Rysowanie mandali uspokaja i wycisza jak kolorowanki dla dziecka. Nie byłabym poznanianką gdybym nie połączyła przyjemnego z pożytecznym :)
Wycięłam z cienkiego kartonu kółka, odrysowane od płyty CD, zaznaczyłam środek i od niego rysowałam czarnym cienkopisem co mi przyszło na myśl. Jeśli nie wiecie od czego zacząć, to dużo wzorów jest na stronie Pinterest.pl
Potem dwa kartoniki z mandalami przykleiłam do starej, niepotrzebnej płyty CD czy DVD i pokryłam bezbarwnym lakierem do paznokci. Być może jest jakiś inny lakier, który ładnie kryje karton, ja wypróbowałam akrylowy do drewna i się nie nadaje, bo rozmazuje cienkopis.
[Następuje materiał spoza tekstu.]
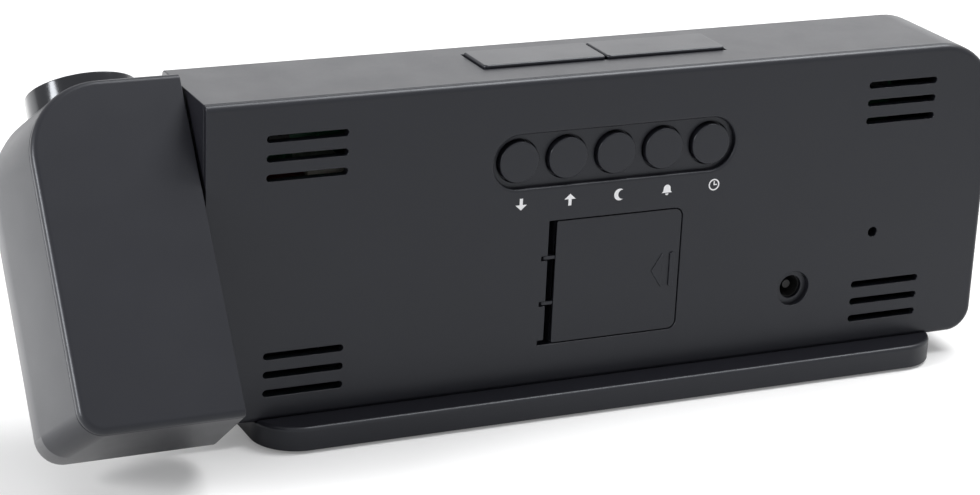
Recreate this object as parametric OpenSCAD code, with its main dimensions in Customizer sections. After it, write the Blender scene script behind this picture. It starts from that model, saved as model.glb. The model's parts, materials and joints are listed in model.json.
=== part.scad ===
// Projection alarm clock: a long flat clock on a foot bar, with a tilting projector at one end.
// Millimetres. X runs along the clock towards the projector, Y from the display to the rear, Z up.
// The origin is the middle of the foot's resting face. The front shows the display, the rear the keys.

/* [Body] */
// Length of the clock body, without the projector
body_l = 164; // [156:1:180]
// Height of the clock body, without its foot
body_h = 60.8; // [58:0.2:68]
// Depth of the clock body, front to rear
body_d = 24.8; // [24:0.2:28]
// Wall of the housings
wall = 2; // [1.6:0.1:2.4]
// Thickness of the front wall that carries the display window
front_wall = 2.8; // [2.4:0.1:3.4]
// Thickness of the rear cover's plate
cover_t = 2; // [1.8:0.1:2.4]
// Part of the rear cover that shows outside the seam
cover_rim = 1.25; // [1.2:0.05:1.6]
// Radius that softens the front and rear edges
edge_r = 1.2; // [0.6:0.1:1.2]
// Radius of the upper corner at the end away from the projector
corner_top_r = 12.5; // [8:0.5:16]
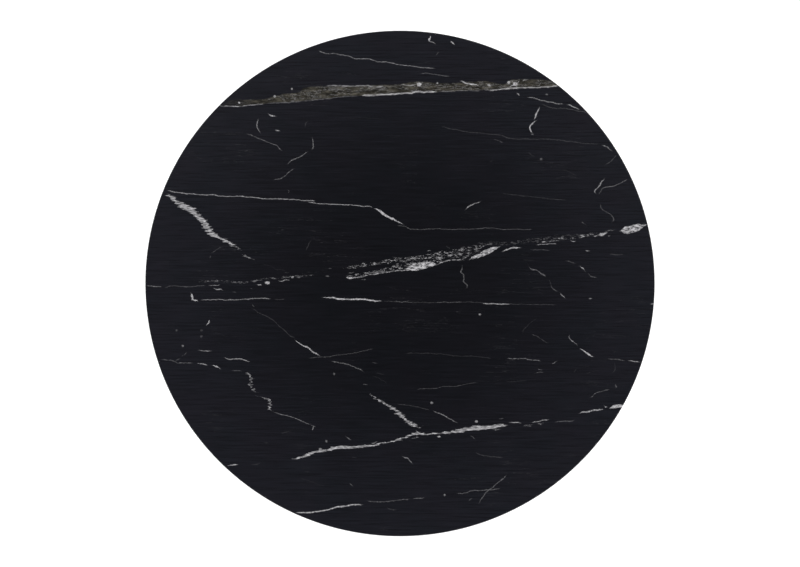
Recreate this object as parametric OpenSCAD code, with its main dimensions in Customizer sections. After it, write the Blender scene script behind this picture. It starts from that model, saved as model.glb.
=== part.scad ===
// Round pedestal table: a bevelled stone slab on a plywood backing board, carried by a
// four-armed steel spider, a tubular column and a weighted iron base under a spun steel cover.
// One tie rod clamps spider, column and base together. Four screw levellers stand on the floor.
// Origin: floor level, on the column's axis. +Z is up. Units are millimetres.

/* [Table] */
// Height of the top face above the floor
table_h = 740; // [600:1:900]

/* [Stone top] */
// Diameter of the slab
top_d = 1100; // [800:10:1400]
// Thickness of the slab
top_t = 20; // [16:1:30]
// Radius of the rounded upper edge
top_arris = 1.5; // [1:0.5:3]
// Height of the bevel cut under the edge
top_bevel_h = 12; // [6:1:12]
// Width of the bevel cut under the edge
top_bevel_w = 18; // [6:1:40]

/* [Backing board] */
// How far the slab reaches past the board
board_overhang = 120; // [80:5:200]
// Thickness of the plywood board
board_t = 15; // [12:1:25]
// Width and height of the bevel on the board's lower edge
board_bevel = 8; // [2:1:10]
// Diameter of the hole that clears the tie rod's upper nut
access_d = 50; // [40:1:80]
// Thickness of the silicone dabs between slab and board
bond_t = 1.5; // [1:0.5:3]
// Diameter of a silicone dab
dab_d = 40; // [20:1:60]
// Distance from the board's edge to the outer ring of dabs
dab_inset = 50; // [35:1:80]
// Wood left above a threaded insert
insert_cover = 2; // [1:0.5:4]
// Outer diameter of a threaded insert
insert_d = 12; // [11:0.5:14]

/* [Spider] */
// Number of arms
arm_count = 4; // [3:1:6]
// Width of an arm's flange
arm_w = 50; // [44:1:70]
// Thickness of an arm's flange
arm_flange_t = 5; // [4:0.5:8]
// Thickness of an arm's web
arm_web_t = 6; // [4:0.5:8]
// Depth of an arm at the column, flange included
arm_root_h = 44; // [30:1:60]
// Depth of an arm at its tip, flange included
arm_tip_h = 13; // [10:1:20]
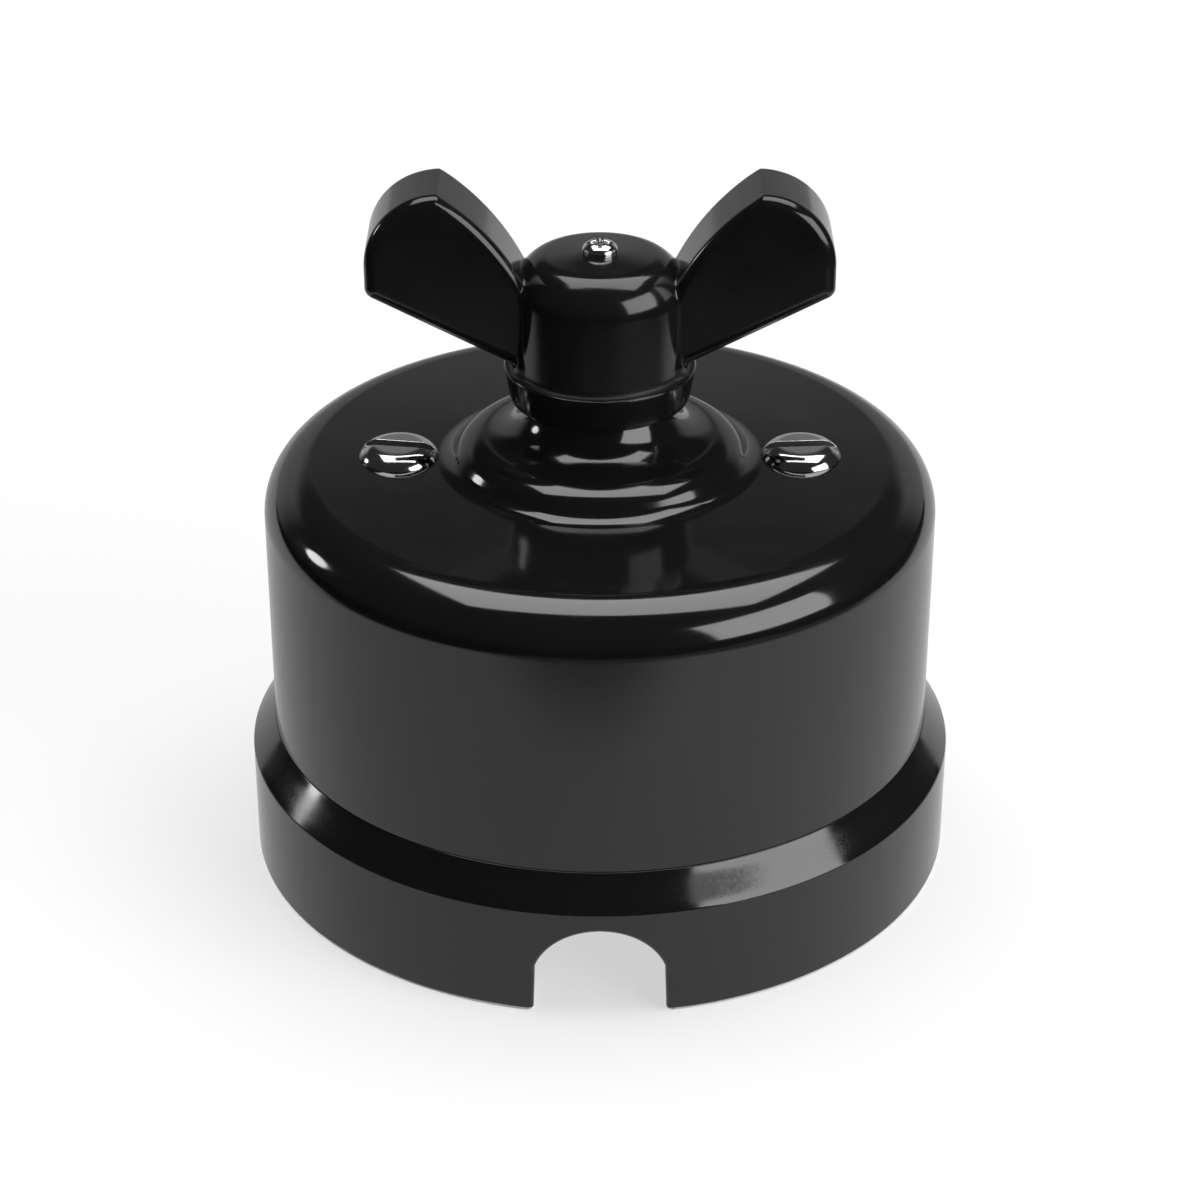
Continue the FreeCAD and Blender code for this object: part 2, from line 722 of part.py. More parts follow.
def make_contact_jaw():
    """Two spring leaves that hold the blade from above and below, on one foot."""
    low = terminal_top_z
    lower = blade_z - jaw_gap
    upper = blade_z + blade_t + jaw_gap
    web = jaw_web
    back = web + jaw_t
    foot_end = terminal_inner + jaw_foot_len
    outline = [
        (jaw_inner, lower - jaw_t, 0), (web, lower - jaw_t, 0), (web, low, 0),
        (foot_end, low, 0), (foot_end, low + jaw_t, 0), (back, low + jaw_t, 0),
        (back, upper + jaw_t, jaw_bend_r), (jaw_inner, upper + jaw_t, 0),
        (jaw_inner, upper, 0), (web, upper, 0), (web, lower, 0), (jaw_inner, lower, 0),
    ]
    body = prism(outline, in_xz, V(0, jaw_w, 0))
    hole = cylinder(small_screw_r + slip_clearance, low - 1, low + jaw_t + 1, jaw_screw_r)
    return body.cut(hole)


def make_jaw_screw():
    body = slotted_screw(jaw_head_r, jaw_head_h, jaw_head_edge, small_screw_r,
                         jaw_screw_len + jaw_t - end_clearance, jaw_slot_angle, jaw_slot_d, slot_w)
    return moved(body, jaw_screw_r, 0, terminal_top_z + jaw_t)


def make_clamp_screw():
    body = slotted_screw(clamp_head_r, small_head_h, small_head_edge, small_screw_r,
                         clamp_screw_len, clamp_slot_angle, slot_d, slot_w)
    return moved(body, clamp_screw_r, 0, terminal_top_z)


# Pillars and the screws that hold the cover
def make_pillar():
    body = cylinder(pillar_r, base_h, pillar_top_z)
    body = body.cut(cylinder(cover_screw_r, cover_top_z - cover_screw_len - end_clearance, pillar_top_z))
    depth = pillar_screw_len - deck_t + end_clearance
    return body.cut(cylinder(small_screw_r, base_h, base_h + depth))


def make_cover_screw(turn):
    body = slotted_screw(cover_head_r, cover_head_h, cover_head_edge, cover_screw_r,
                         cover_screw_len, turn, slot_d, cover_slot_w)
    return moved(body, z=cover_top_z)


def make_parts():
    parts = {
        "base": make_base(),
        "cover": make_cover(),
        "knob": make_knob(),
        "knob_screw": make_knob_screw(),
        "spindle": make_spindle(),
        "detent_cam": make_detent_cam(),
        "rotor_drum": make_rotor_drum(),
        "contact_bridge": make_contact_bridge(),
        "thrust_washer": make_thrust_washer(),
        "bearing_bush": make_bearing_bush(),
        "bearing_bridge": make_bearing_bridge(),
    }
    for side, sign in SIDES.items():
        turn = {"right": right_slot_angle, "left": left_slot_angle}[side]
        parts["cover_screw_" + side] = moved(make_cover_screw(turn), sign * screw_x)
        parts["pillar_" + side] = moved(make_pillar(), sign * screw_x)
        pillar_screw = countersunk_screw(pillar_screw_len)
        parts["pillar_screw_" + side] = moved(pillar_screw, sign * screw_x, 0, deck_z)
    for side, angle in TERMINAL_ANGLES.items():
        x, y = polar(mount_screw_r, angle)
        parts["terminal_" + side] = about_z(make_terminal(), angle)
        parts["terminal_screw_" + side] = moved(countersunk_screw(terminal_screw_len), x, y, deck_z)
        parts["clamp_screw_" + side] = about_z(make_clamp_screw(), angle)
        parts["contact_jaw_" + side] = about_z(make_contact_jaw(), angle)
        parts["jaw_screw_" + side] = about_z(make_jaw_screw(), angle)
    for side, angle in BRIDGE_ANGLES.items():
        parts["detent_spring_" + side] = about_z(make_detent_spring(), angle)
        parts["bridge_screw_" + side] = about_z(make_bridge_screw(), angle)
        parts["bridge_nut_" + side] = about_z(make_bridge_nut(), angle)
    return parts


os.makedirs("parts", exist_ok=True)
for name, shape in make_parts().items():
    solids = shape.Solids
    print(name, len(solids), round(shape.Volume, 2), shape.isValid())
    solid = solids[0] if len(solids) == 1 else shape
    solid.exportStep("parts/" + name + ".step")
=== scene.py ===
import json
import math

import bpy
import numpy as np
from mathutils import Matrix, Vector


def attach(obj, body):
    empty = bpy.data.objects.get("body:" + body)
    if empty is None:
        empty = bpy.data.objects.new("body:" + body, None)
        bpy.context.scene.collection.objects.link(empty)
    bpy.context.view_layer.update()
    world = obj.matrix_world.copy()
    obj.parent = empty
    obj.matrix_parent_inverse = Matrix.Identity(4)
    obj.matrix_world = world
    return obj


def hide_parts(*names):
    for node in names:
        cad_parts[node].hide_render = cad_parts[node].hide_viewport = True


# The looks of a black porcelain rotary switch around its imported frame. Shapes are
# worked out in millimetres, in the frame's own axes (X to the right, Y to the back,
# Z up), and turned into metres when a piece is made.
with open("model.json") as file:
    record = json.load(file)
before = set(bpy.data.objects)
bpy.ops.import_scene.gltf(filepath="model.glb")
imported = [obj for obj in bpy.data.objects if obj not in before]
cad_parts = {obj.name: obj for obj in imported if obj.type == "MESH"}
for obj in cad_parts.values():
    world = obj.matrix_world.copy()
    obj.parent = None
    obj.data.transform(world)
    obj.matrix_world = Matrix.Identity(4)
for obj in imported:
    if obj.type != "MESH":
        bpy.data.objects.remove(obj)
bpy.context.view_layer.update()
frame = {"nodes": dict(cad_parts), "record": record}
nodes = frame["nodes"]
scene = bpy.context.scene
MM = 0.001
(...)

Kiedy lakier wyschnie, mamy ładne podstawki pod filiżanki. A przy rysowaniu mandali jest tak, że każda wyjdzie nam inna. Świetna zabawa - Polecam :)
W tej części bloga zbieram ciekawe pomysły na powtórne wykorzystanie niepotrzebnych rzeczy. Mniej śmieci, więcej ładnych rzeczy zrobionych w kilka chwil. Pamiętam jak moi rodzice i moi dziadkowie mieli dużo rzeczy tzw." może się przydać". Babcia miała słoik pełen rożnych guziczków, u ojca można było znaleźć każdą śrubkę a mama nie wyrzuciła najmniejszego skrawka materiału. Pamiętam jak mnie to " może się przydać" wkurzało. A teraz to samo wkurza moją córkę :) Za to jak potrzebuję kawałek drucika do zrobienia ozdoby, to otwieram moje przepastne pudło z rzeczami "może się przydać" i nie muszę kupować.